=== SHORT EXERCISE ===
The lines below are to be quoted exactly, from the first through the one that contains "return outline".

------------------------------------------------------------

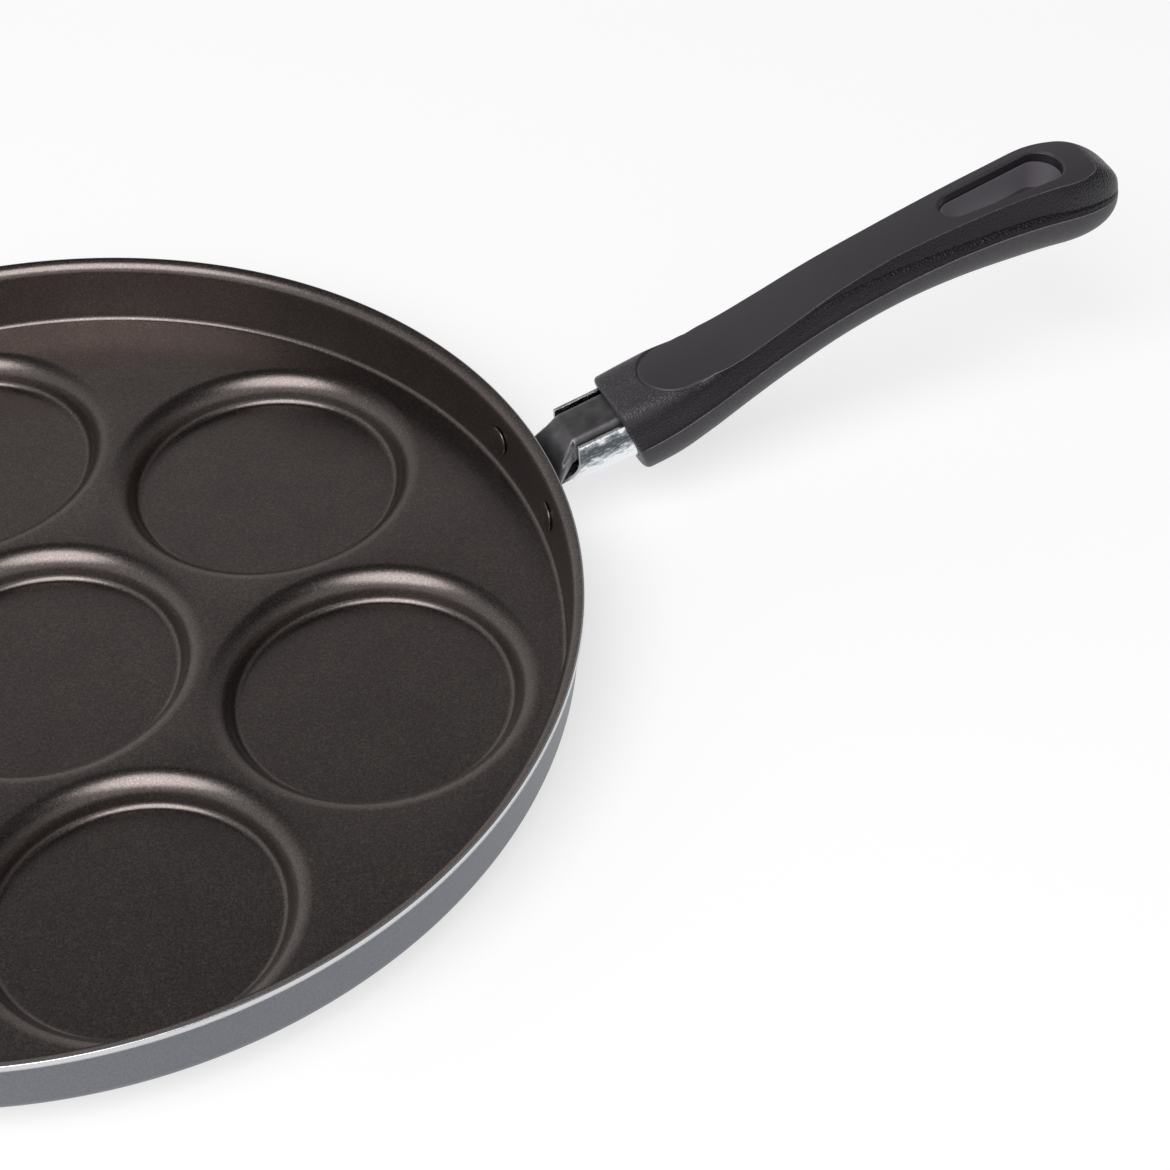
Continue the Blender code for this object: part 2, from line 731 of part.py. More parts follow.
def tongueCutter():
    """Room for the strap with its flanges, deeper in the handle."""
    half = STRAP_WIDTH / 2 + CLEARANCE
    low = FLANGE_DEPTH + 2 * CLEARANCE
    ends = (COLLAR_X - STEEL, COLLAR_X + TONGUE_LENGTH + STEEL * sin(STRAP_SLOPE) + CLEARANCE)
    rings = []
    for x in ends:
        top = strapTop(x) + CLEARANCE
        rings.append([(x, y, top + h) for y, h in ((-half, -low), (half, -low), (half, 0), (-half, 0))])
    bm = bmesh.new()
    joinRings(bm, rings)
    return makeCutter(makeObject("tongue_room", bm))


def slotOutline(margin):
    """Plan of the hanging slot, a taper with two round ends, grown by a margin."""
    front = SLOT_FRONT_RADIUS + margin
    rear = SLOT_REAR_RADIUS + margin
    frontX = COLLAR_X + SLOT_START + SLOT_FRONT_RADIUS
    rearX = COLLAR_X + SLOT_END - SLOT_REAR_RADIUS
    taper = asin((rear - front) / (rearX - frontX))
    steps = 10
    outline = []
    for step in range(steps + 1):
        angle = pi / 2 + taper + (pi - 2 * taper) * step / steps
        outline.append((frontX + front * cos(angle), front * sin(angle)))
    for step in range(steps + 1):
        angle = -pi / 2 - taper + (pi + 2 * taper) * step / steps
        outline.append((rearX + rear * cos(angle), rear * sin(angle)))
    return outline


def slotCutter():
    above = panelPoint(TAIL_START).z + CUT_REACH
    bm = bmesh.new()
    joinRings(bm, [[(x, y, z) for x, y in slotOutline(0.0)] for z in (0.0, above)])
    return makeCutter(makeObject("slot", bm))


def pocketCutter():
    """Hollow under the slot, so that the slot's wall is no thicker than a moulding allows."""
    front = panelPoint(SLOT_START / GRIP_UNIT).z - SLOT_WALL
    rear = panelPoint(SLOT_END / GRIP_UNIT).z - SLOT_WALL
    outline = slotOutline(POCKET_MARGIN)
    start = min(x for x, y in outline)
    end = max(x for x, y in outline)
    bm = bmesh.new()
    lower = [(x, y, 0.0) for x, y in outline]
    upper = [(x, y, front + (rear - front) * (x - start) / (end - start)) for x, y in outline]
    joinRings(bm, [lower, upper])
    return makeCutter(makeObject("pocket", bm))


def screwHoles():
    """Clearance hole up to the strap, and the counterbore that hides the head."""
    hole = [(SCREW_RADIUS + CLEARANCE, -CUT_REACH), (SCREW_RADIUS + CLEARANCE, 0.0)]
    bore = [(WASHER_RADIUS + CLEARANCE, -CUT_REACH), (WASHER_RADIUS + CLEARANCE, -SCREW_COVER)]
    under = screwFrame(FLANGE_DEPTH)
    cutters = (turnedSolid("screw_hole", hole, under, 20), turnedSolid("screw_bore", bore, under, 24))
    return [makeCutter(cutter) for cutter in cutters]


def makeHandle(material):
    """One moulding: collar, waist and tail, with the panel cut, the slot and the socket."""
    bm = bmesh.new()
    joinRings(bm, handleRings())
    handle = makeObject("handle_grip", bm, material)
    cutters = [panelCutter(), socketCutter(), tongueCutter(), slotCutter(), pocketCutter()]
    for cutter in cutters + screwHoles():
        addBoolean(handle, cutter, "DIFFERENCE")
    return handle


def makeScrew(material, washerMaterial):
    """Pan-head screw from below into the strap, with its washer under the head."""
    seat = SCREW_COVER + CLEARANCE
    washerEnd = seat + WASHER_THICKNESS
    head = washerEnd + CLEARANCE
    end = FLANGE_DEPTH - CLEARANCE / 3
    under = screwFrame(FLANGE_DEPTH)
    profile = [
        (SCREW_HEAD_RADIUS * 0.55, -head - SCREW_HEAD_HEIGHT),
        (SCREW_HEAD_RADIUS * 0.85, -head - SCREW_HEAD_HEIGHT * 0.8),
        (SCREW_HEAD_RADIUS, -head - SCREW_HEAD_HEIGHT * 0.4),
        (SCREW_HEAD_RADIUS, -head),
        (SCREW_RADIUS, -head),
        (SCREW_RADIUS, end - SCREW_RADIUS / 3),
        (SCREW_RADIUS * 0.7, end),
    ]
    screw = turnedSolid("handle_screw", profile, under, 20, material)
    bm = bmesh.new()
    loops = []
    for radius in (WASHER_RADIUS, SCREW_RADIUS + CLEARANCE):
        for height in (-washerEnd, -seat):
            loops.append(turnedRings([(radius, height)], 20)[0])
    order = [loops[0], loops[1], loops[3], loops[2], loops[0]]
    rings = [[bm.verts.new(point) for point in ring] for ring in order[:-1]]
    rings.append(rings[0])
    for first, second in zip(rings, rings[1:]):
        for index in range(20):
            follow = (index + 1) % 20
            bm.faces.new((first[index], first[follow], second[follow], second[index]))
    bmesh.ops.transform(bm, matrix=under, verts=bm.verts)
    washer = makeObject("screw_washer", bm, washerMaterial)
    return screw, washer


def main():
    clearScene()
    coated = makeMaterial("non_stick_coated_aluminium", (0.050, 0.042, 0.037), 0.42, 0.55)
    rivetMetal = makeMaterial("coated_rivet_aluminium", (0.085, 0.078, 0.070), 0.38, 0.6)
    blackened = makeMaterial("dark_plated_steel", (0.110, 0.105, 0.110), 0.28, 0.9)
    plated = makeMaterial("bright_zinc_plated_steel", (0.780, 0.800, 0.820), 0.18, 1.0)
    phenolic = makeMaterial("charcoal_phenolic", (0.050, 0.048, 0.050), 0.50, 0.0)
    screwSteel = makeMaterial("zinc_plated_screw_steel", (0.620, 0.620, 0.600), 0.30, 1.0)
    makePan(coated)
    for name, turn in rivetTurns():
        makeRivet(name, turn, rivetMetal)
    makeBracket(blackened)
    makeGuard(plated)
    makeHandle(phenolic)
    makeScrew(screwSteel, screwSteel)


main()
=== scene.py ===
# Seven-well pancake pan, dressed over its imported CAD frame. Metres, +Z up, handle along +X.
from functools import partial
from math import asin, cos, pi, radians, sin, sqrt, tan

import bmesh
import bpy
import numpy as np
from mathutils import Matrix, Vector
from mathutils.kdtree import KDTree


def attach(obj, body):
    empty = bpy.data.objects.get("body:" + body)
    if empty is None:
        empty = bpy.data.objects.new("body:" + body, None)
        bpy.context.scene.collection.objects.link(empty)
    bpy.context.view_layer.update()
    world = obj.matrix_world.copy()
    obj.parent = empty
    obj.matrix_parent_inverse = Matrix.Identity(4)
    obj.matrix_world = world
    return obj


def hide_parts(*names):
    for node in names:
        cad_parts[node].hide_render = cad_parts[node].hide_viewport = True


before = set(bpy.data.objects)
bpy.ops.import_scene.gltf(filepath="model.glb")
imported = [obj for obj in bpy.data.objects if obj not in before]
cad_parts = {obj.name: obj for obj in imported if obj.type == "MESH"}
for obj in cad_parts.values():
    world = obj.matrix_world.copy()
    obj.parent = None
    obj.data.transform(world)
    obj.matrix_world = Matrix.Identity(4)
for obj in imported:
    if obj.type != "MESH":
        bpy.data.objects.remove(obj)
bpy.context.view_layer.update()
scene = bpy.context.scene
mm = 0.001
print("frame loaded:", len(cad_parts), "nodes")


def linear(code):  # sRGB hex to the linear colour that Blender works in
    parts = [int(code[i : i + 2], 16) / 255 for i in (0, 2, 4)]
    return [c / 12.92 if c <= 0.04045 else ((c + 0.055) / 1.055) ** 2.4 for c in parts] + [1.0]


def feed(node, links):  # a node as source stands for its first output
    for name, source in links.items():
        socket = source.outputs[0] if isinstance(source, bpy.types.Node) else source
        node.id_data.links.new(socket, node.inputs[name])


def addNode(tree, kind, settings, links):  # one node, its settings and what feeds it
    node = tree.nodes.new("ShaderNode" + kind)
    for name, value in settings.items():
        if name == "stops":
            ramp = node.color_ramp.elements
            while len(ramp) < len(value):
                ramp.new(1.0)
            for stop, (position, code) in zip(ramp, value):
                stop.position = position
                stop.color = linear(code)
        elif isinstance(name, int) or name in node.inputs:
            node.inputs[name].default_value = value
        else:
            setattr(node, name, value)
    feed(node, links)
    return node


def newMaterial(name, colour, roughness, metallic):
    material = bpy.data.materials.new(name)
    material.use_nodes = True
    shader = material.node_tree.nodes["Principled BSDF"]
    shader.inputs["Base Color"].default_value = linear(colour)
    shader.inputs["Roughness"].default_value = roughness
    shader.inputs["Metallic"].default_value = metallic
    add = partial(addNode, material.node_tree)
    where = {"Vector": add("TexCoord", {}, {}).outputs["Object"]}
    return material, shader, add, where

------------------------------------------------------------

=== RESULT OF THE EXERCISE ===
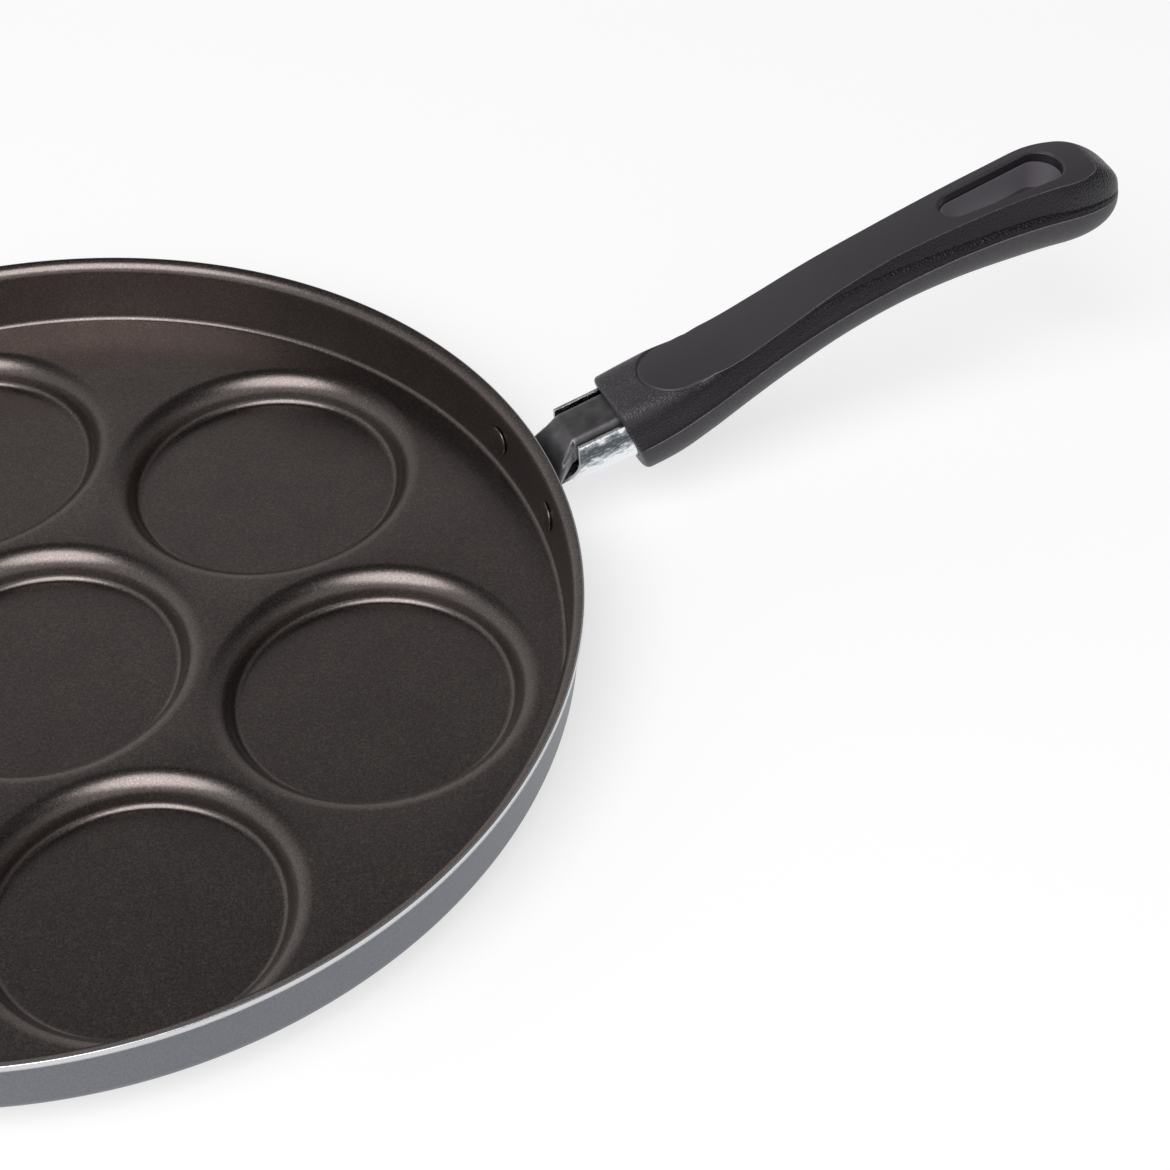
Continue the Blender code for this object: part 2, from line 731 of part.py. More parts follow.
def tongueCutter():
    """Room for the strap with its flanges, deeper in the handle."""
    half = STRAP_WIDTH / 2 + CLEARANCE
    low = FLANGE_DEPTH + 2 * CLEARANCE
    ends = (COLLAR_X - STEEL, COLLAR_X + TONGUE_LENGTH + STEEL * sin(STRAP_SLOPE) + CLEARANCE)
    rings = []
    for x in ends:
        top = strapTop(x) + CLEARANCE
        rings.append([(x, y, top + h) for y, h in ((-half, -low), (half, -low), (half, 0), (-half, 0))])
    bm = bmesh.new()
    joinRings(bm, rings)
    return makeCutter(makeObject("tongue_room", bm))


def slotOutline(margin):
    """Plan of the hanging slot, a taper with two round ends, grown by a margin."""
    front = SLOT_FRONT_RADIUS + margin
    rear = SLOT_REAR_RADIUS + margin
    frontX = COLLAR_X + SLOT_START + SLOT_FRONT_RADIUS
    rearX = COLLAR_X + SLOT_END - SLOT_REAR_RADIUS
    taper = asin((rear - front) / (rearX - frontX))
    steps = 10
    outline = []
    for step in range(steps + 1):
        angle = pi / 2 + taper + (pi - 2 * taper) * step / steps
        outline.append((frontX + front * cos(angle), front * sin(angle)))
    for step in range(steps + 1):
        angle = -pi / 2 - taper + (pi + 2 * taper) * step / steps
        outline.append((rearX + rear * cos(angle), rear * sin(angle)))
    return outline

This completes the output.